There are four series corresponding to H02 sales, so we will add them together.

h02 <- PBS |>
  filter(ATC2 == "H02") |>
  group_by(ATC2) |>
  summarise(Cost = sum(Cost)) |>
  ungroup()
h02 |>
  autoplot(Cost)

A positive trend with strong monthly seasonality, dropping suddenly every February.

h02 |>
  gg_season(Cost)

h02 |>
  gg_subseries(Cost)

The trends have been greater in the higher peaking months – this leads to increasing seasonal variation.

h02 |>
  gg_lag(Cost, geom='point', lags=1:16)

h02 |>
  ACF(Cost) |> autoplot()

The large January sales show up as a separate cluster of points in the lag plots. The strong seasonality is clear in the ACF plot.

US gasoline sales

us_gasoline |>
  autoplot(Barrels)

A positive trend until 2008, and then the global financial crisis led to a drop in sales until 2012. The shape of the seasonality seems to have changed over time.

us_gasoline |>
  gg_season(Barrels)

There is a lot of noise making it hard to see the overall seasonal pattern. However, it seems to drop towards the end of quarter 4.

us_gasoline |>
  gg_subseries(Barrels)

The blue lines are helpful in seeing the average seasonal pattern.

us_gasoline |>
  gg_lag(Barrels, geom='point', lags=1:16)

us_gasoline |>
  ACF(Barrels, lag_max = 150) |> autoplot()

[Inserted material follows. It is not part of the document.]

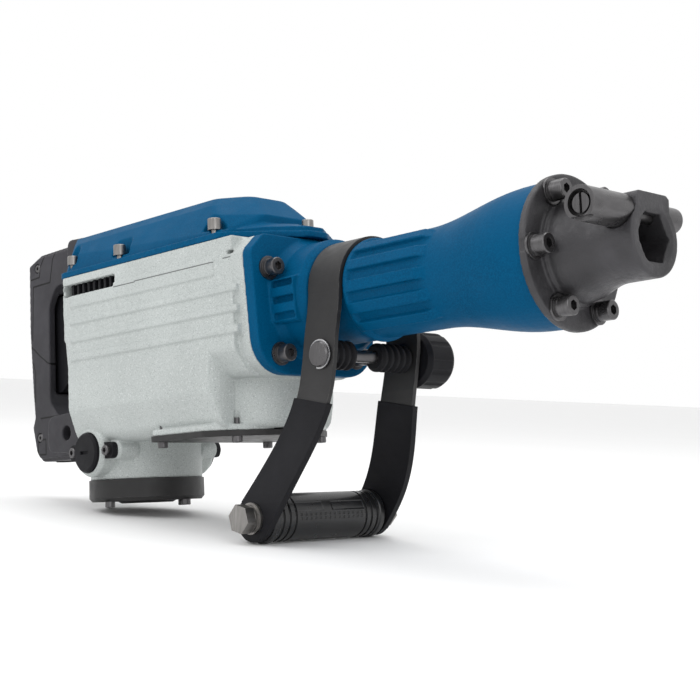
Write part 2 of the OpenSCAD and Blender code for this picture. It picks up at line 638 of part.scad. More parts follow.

The seasonality is seen if we increase the lags to at least 2 years (approx 104 weeks)

fpp3 2.10, Ex 9

The following time plots and ACF plots correspond to four different time series. Your task is to match each time plot in the first row with one of the ACF plots in the second row.

1-B, 2-A, 3-D, 4-C

fpp3 2.10, Ex 10

The aus_livestock data contains the monthly total number of pigs slaughtered in Victoria, Australia, from Jul 1972 to Dec 2018. Use filter() to extract pig slaughters in Victoria between 1990 and 1995. Use autoplot and ACF for this data. How do they differ from white noise? If a longer period of data is used, what difference does it make to the ACF?

vic_pigs <- aus_livestock |>
  filter(Animal == "Pigs", State == "Victoria", between(year(Month), 1990, 1995))
vic_pigs
# A tsibble: 72 x 4 [1M]
# Key:       Animal, State [1]
      Month Animal State    Count
      <mth> <fct>  <fct>    <dbl>
 1 1990 Jan Pigs   Victoria 76000
 2 1990 Feb Pigs   Victoria 78100
 3 1990 Mar Pigs   Victoria 77600
 4 1990 Apr Pigs   Victoria 84100
 5 1990 May Pigs   Victoria 98000
 6 1990 Jun Pigs   Victoria 89100
 7 1990 Jul Pigs   Victoria 93500
 8 1990 Aug Pigs   Victoria 84700
 9 1990 Sep Pigs   Victoria 74500
10 1990 Oct Pigs   Victoria 91900
# ℹ 62 more rows
vic_pigs |>
  autoplot(Count)

Although the values appear to vary erratically between months, a general upward trend is evident between 1990 and 1995. In contrast, a white noise plot does not exhibit any trend.

vic_pigs |> ACF(Count) |> autoplot()

The first 14 lags are significant, as the ACF slowly decays. This suggests that the data contains a trend. A white noise ACF plot would not usually contain any significant lags. The large spike at lag 12 suggests there is some seasonality in the data.

aus_livestock |>
  filter(Animal == "Pigs", State == "Victoria") |>
  ACF(Count) |>
  autoplot()

The longer series has much larger autocorrelations, plus clear evidence of seasonality at the seasonal lags of 12, 24, \dots.

fpp3 2.10, Ex 11

  1. Use the following code to compute the daily changes in Google closing stock prices.

    dgoog <- gafa_stock |>
      filter(Symbol == "GOOG", year(Date) >= 2018) |>
      mutate(trading_day = row_number()) |>
      update_tsibble(index = trading_day, regular = TRUE) |>
      mutate(diff = difference(Close))
  2. Why was it necessary to re-index the tsibble?

  3. Plot these differences and their ACF.

  4. Do the changes in the stock prices look like white noise?

dgoog <- gafa_stock |>
  filter(Symbol == "GOOG", year(Date) >= 2018) |>
  mutate(trading_day = row_number()) |>
  update_tsibble(index = trading_day, regular = TRUE) |>
  mutate(diff = difference(Close))

The tsibble needed re-indexing as trading happens irregularly. The new index is based only on trading days.

dgoog |> autoplot(diff)

dgoog |> ACF(diff, lag_max=100) |> autoplot()

There are some small significant autocorrelations out to lag 24, but nothing after that. Given the probability of a false positive is 5%, these look similar to white noise.